- Theatrical release poster
- Directed by: Phillip J. Roth
- Written by: Phillip J. Roth Ron Schmidt
- Produced by: Jeffery Beach Gary Jude Burkart Talaat Captan Gary LoConti
- Starring: Richard Keats Mitchell Cox Lisa Ann Russell Marcus Aurelius
- Cinematography: Mark W. Gray
- Edited by: Daniel Lawrence
- Music by: Jim Goodwin
- Distributed by: Green Communications
- Release date: 1994;
- Running time: 98 minutes
- Country: United States
- Language: English
- Budget: $6 million
- Box office: $49,601 (US/Canada)

= A.P.E.X. =

A.P.E.X. is a 1994 science fiction action film directed by Phillip J. Roth and starring Richard Keat, Mitchell Cox, Lisa Ann Russell, and Marcus Aurelius. The plot concerns a group of scientists who explore the past using robotic probes known as the A.P.E.X. or "Advanced Prototype Exploration units".

==Plot==
In 2073, Nicholas Sinclair is a scientist on a time travel project.
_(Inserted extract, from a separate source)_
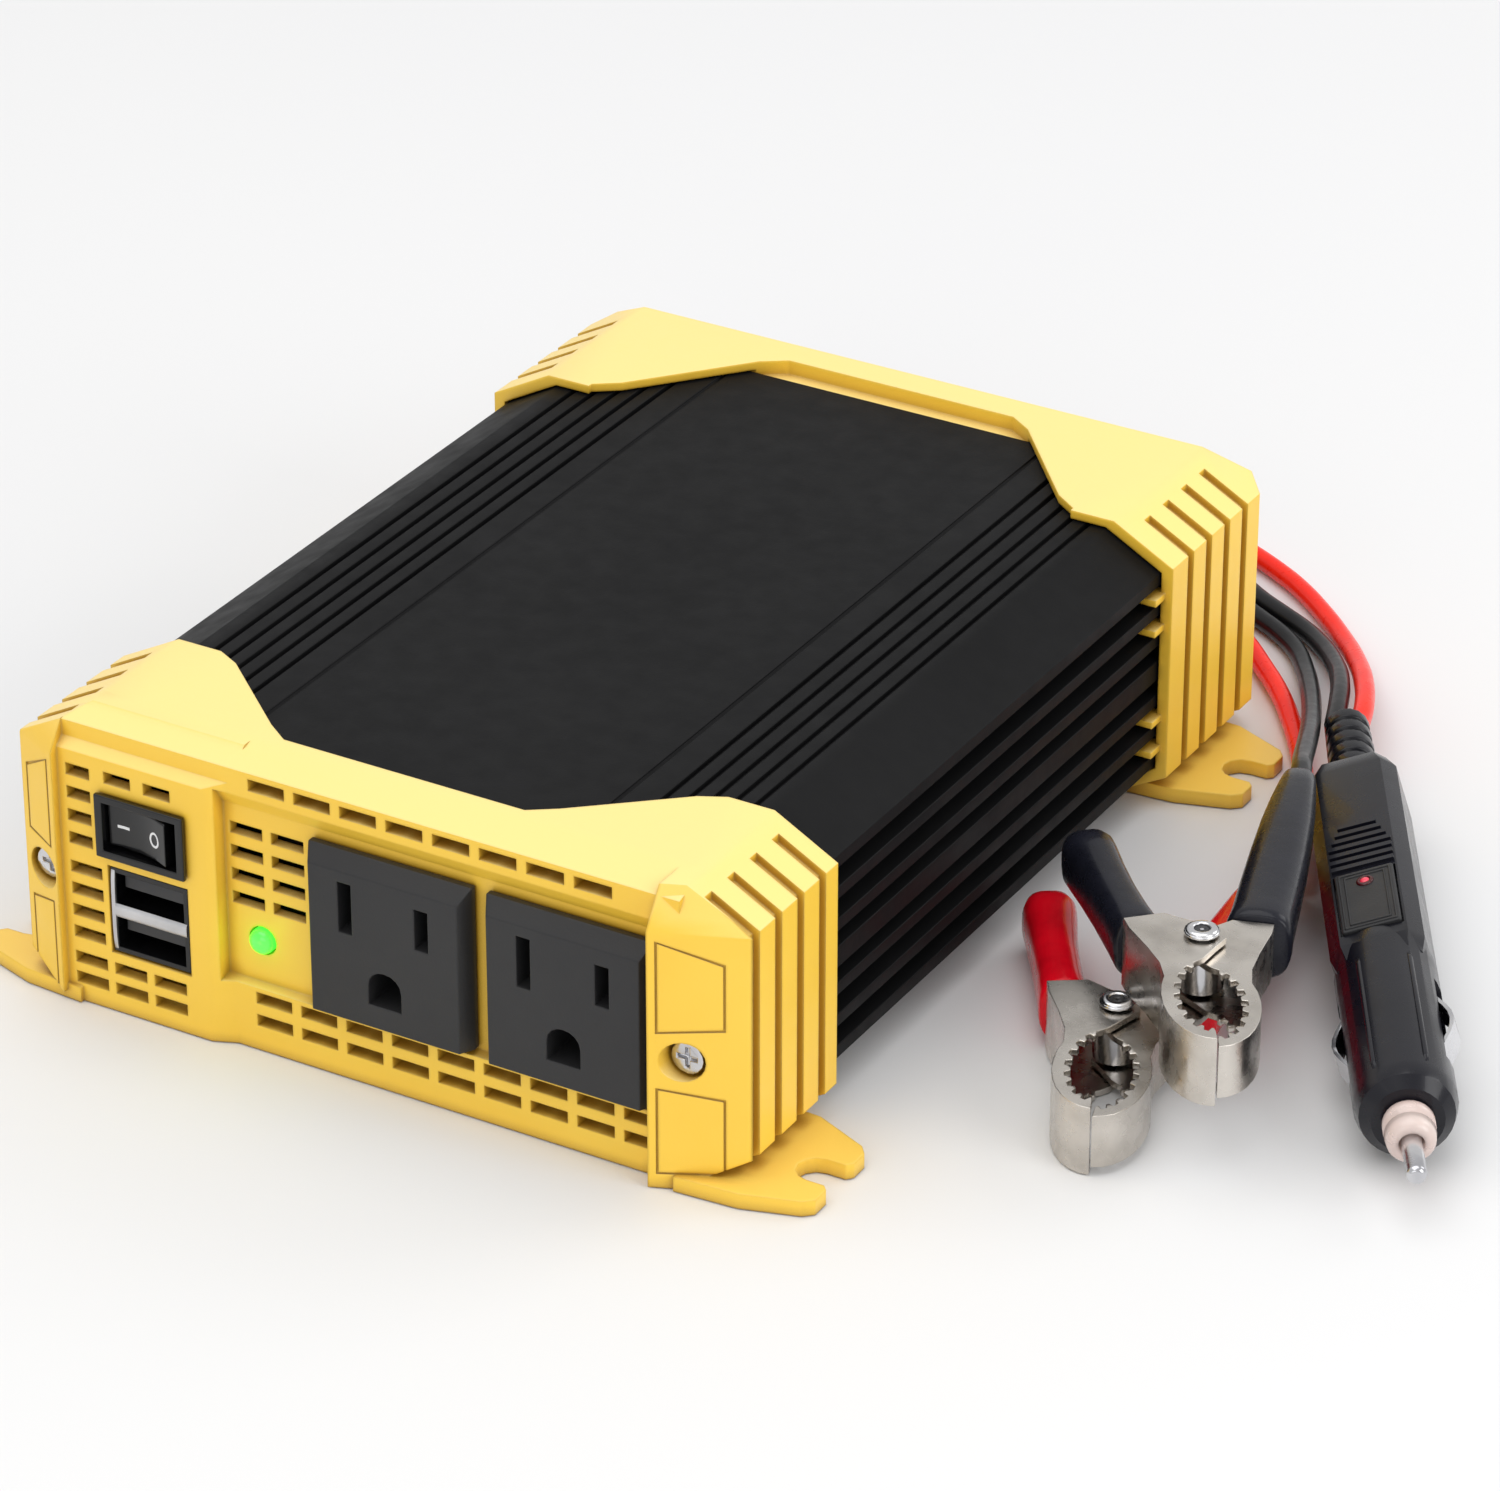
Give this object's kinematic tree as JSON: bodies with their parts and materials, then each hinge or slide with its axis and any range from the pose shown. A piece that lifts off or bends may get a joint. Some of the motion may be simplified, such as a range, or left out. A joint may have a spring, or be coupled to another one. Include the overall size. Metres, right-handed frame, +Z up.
{
  "type": "power inverter",
  "caption": "Compact power inverter in a finned black case with yellow slotted end caps, mains outlets, USB ports, rocker switch, and leads to a socket plug and battery clamps.",
  "frame": {"origin": "on the surface it stands on, below the middle of the case and its four feet", "axes": "+X to the right seen from the outlets' side, +Y from the outlets to the input posts, +Z up"},
  "size_m": [0.2162, 0.2203, 0.0468],
  "materials": {
    "cap_yellow": "satin",
    "case_black": "black anodised",
    "outlet_black": "satin",
    "gloss_black": "gloss",
    "knob_red": "gloss",
    "nickel": "satin nickel",
    "bright_steel": "bright",
    "stud_brass": "satin",
    "board_green": "solder mask",
    "core_grey": "matt",
    "sink_aluminium": "mill",
    "vinyl_red": "gloss vinyl",
    "vinyl_black": "satin vinyl",
    "lens_red": "gloss",
    "led_green": "glowing",
    "nose_plastic": "satin"
  },
  "bodies": {
    "root": {"case_extrusion": "case_black", "front_end_cap": "cap_yellow", "rear_end_cap": "cap_yellow", "outlet_left": "outlet_black", "outlet_right": "outlet_black", "switch_bezel": "gloss_black", "usb_shell": "bright_steel", "usb_tongue_lower": "gloss_black", "usb_tongue_upper": "gloss_black", "status_led": "led_green", "screw_front_left": "nickel", "screw_front_right": "nickel", "screw_rear_left": "nickel", "screw_rear_right": "nickel", "circuit_board": "board_green", "transformer": "core_grey", "capacitor_front": "gloss_black", "capacitor_rear": "gloss_black", "heat_sink_bar": "sink_aluminium", "input_fuse": "knob_red", "fan_frame": "gloss_black", "stud_red": "stud_brass", "stud_black": "stud_brass", "ring_terminal_red": "nickel", "ring_terminal_black": "nickel", "lead_plug_red_inner": "vinyl_red", "lead_plug_red_coil": "vinyl_red", "lead_plug_red_outer": "vinyl_red", "lead_plug_black_inner": "vinyl_black", "lead_plug_black_coil": "vinyl_black", "lead_plug_black_outer": "vinyl_black", "lead_clamp_red_inner": "vinyl_red", "lead_clamp_red_coil": "vinyl_red", "lead_clamp_red_outer": "vinyl_red", "lead_clamp_black_inner": "vinyl_black", "lead_clamp_black_coil": "vinyl_black", "lead_clamp_black_outer": "vinyl_black", "plug_body": "vinyl_black", "plug_strain_relief": "vinyl_black", "plug_panel": "gloss_black", "plug_nose_ring": "nose_plastic", "red_clamp_fixed_jaw": "nickel", "red_clamp_pin": "nickel", "red_clamp_spring": "bright_steel", "red_clamp_boot": "vinyl_red", "black_clamp_fixed_jaw": "nickel", "black_clamp_pin": "nickel", "black_clamp_spring": "bright_steel", "black_clamp_boot": "vinyl_black"},
    "rocker": {"switch_rocker": "gloss_black"},
    "fan": {"fan_rotor": "gloss_black"},
    "red_knob": {"knob_red": "knob_red"},
    "black_knob": {"knob_black": "gloss_black"},
    "red_jaw": {"red_clamp_moving_jaw": "nickel", "red_clamp_sleeve": "vinyl_red"},
    "black_jaw": {"black_clamp_moving_jaw": "nickel", "black_clamp_sleeve": "vinyl_black"},
    "plug_tip": {"plug_tip_pin": "bright_steel"},
    "left_contact": {"plug_contact_left": "bright_steel"},
    "right_contact": {"plug_contact_right": "bright_steel"}
  },
  "joints": [
    {"name": "rocker_tilt", "type": "hinge", "parent": "root", "child": "rocker", "pos_m": [-0.038, -0.0832, 0.0311], "axis": [0, 0, 1], "range_deg": [0, 16]},
    {"name": "fan_spin", "type": "hinge", "parent": "root", "child": "fan", "pos_m": [-0.022, 0.067, 0.0234], "axis": [0, 1, 0], "continuous": true},
    {"name": "red_knob_turn", "type": "hinge", "parent": "root", "child": "red_knob", "pos_m": [0.037, 0.083, 0.03], "axis": [0, 1, 0], "continuous": true},
    {"name": "black_knob_turn", "type": "hinge", "parent": "root", "child": "black_knob", "pos_m": [0.015, 0.083, 0.03], "axis": [0, 1, 0], "continuous": true},
    {"name": "red_clamp_open", "type": "hinge", "parent": "root", "child": "red_jaw", "pos_m": [0.0883, -0.0293, 0.0055], "axis": [0, 0, -1], "range_deg": [0, 18], "stiffness_Nm_per_rad": 0.2, "springref_deg": -11.46},
    {"name": "black_clamp_open", "type": "hinge", "parent": "root", "child": "black_jaw", "pos_m": [0.0988, -0.0244, 0.0177], "axis": [0, 0, -1], "range_deg": [0, 18], "stiffness_Nm_per_rad": 0.2, "springref_deg": -11.46},
    {"name": "tip_press", "type": "slide", "parent": "root", "child": "plug_tip", "axis": [-0.5, 0.866, 0], "range_m": [0, 0.004], "stiffness_N_per_m": 500, "springref_m": -0.001},
    {"name": "left_contact_press", "type": "slide", "parent": "root", "child": "left_contact", "axis": [0.8282, 0.4782, 0.2924], "range_m": [0, 0.0016], "stiffness_N_per_m": 500, "springref_m": -0.0005},
    {"name": "right_contact_press", "type": "slide", "parent": "root", "child": "right_contact", "axis": [-0.8282, -0.4782, -0.2924], "range_m": [0, 0.0016], "stiffness_N_per_m": 500, "springref_m": -0.0005}
  ]
}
An accident introduces a deadly virus to 1973, which activates the project's automatic countermeasures. Attack robots are sent to the past in an effort to eliminate the virus carriers. They fail, and Sinclair returns to 2073 to find the Earth in ruins, ravaged by both the virus and a constant stream of attack robots. Sinclair returns to the project lab that is now in shambles and uses the time travel equipment there to prevent the original cause of the accident.

==Cast==
- Richard Keats as Nicholas Sinclair
- Mitchell Cox as Shepherd
- Lisa Ann Russell as Natasha Sinclair
- Marcus Aurelius as Taylor
- Adam Lawson as Rasheed
- David Jean Thomas as Dr. Elgin
- Brian Richard Peck as Desert Rat
- Anna B. Choi as Mishima
- Kristin Norton as Johnson
- Jay Irwin as Gunney
- Robert Tossberg as 1973 Father
- Kathleen Randazzo as 1973 Mother (as Kathy Lambert)
- Kareem H. Captan as Joey
- Merle Nicks as Old Man
- Natasha Roth as Desert Child

==Reception==
A.P.E.X. was nominated for Best Film in the International Fantasy Film Award at the 1994 Fantasporto international film festival in Porto, Portugal. The film was featured in Brazil on the Cine Trash program on Bandeirantes TV, and is also featured on the B-movie website Badmovies.org where it is determined to have 2 Slimes (not the worst rating; two better than the worst of the worst, but still acknowledged as a bad film).